Figure 4. DCXRD rocking curves of the InN NW samples according to the (a) growth temperature (b) V/III ratio.

A Cs-TEM image of a single InN NW of the NW2 sample is shown in Fig. 5. High-resolution TEM (HRTEM) images and selective-area electron diffraction (SAED) patterns of the InN NW, measured from three different positions, are shown on the right-hand side of the TEM image. Typically, Si-based III-V compound-semiconductor NWs have significant quantities of stacking faults [14,29]. However, stacking faults were rarely observed in the HRTEM images of the InN NWs in this work. From this investigation, we can conclude that InN NWs with high crystallinity were grown on Si(111) substrates via the InPD method. SAED patterns obtained for the three different regions show the growth directions of [0002] and [01-10] originated from InN NW with WZ crystal structure [30]. This result is consistent with the DCXRD rocking curves shown in Fig. 4.

Figure 5. Cs-TEM image (left) and HRTEM images measured at three different positions along the growth direction of the InN NW, where the inset is the corresponding SAED patterns.

Figure 6 shows the PL spectra of the NW2 sample measured at 10 K and room temperature (RT). The excitation power was set to 3 mW/cm2. A free-exciton (FX) peak was found at the wavelength of 1288 nm with a linewidth of 21 nm at 10 K. Observation of FX peaks from Si-based III-nitride NWs at RT is quite difficult because there are typically many stacking faults and defects inside NWs [14,31]. In other words, a considerable number of carriers generated by light absorption can become trapped in the stacking faults inside NWs. As a result, radiative recombination becomes insufficient and non-radiative recombination increases [32,33]. However, in this paper, a strong FX peak was found at the wavelength of 1,297 nm with a narrow linewidth of 25 nm at RT. The PL peak of the NW2 sample at RT was slightly red-shifted from that at 10 K, because atomic vibration due to heat increased with increasing temperature [34]. The valley observed around the wavelength of 1,330 nm is associated with water absorption [35]. Compared with the previously reported emission wavelength of InN (~ 1.63 µm), the emission wavelength of the InN NWs was significantly blue-shifted. This result can be explained as a combined effect of the quantum confinement effect of the InN NWs and the Moss- Burstein effect [36,37].
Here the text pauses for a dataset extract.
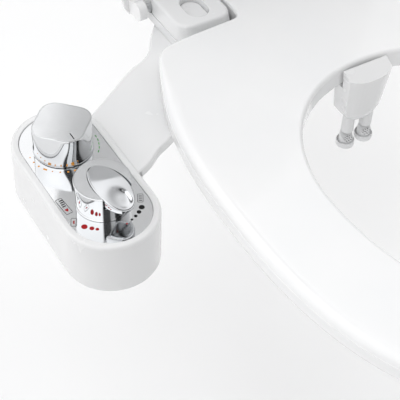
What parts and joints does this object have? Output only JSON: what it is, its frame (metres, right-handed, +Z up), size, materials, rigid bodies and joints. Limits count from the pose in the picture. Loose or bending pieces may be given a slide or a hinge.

Figure 6. PL spectra of the InN NWs measured at 10 K and RT.

In conclusion,highly crystalline InN NWs with symmetric shapes were successfully formed on a Si(111) substrate by adapting the InPD method and varying the growth parameters, growth temperature, and V/III ratio. In FE-SEM images of the InN NWs, symmetric shapes along the vertical growth direction were observed. Strong and narrow DCXRD rocking curves corresponding to InN(0002) were observed. In the HRTEM images, stacking faults and defects were rarely observed. The SAED patterns of the InN NWs show the growth directions of [0002] and [01-10]. A strong FX peak was observed from InN NWs with narrow FWHM values. These results indicate that highly crystalline InN NWs having WZ crystal structure formed on Si(111).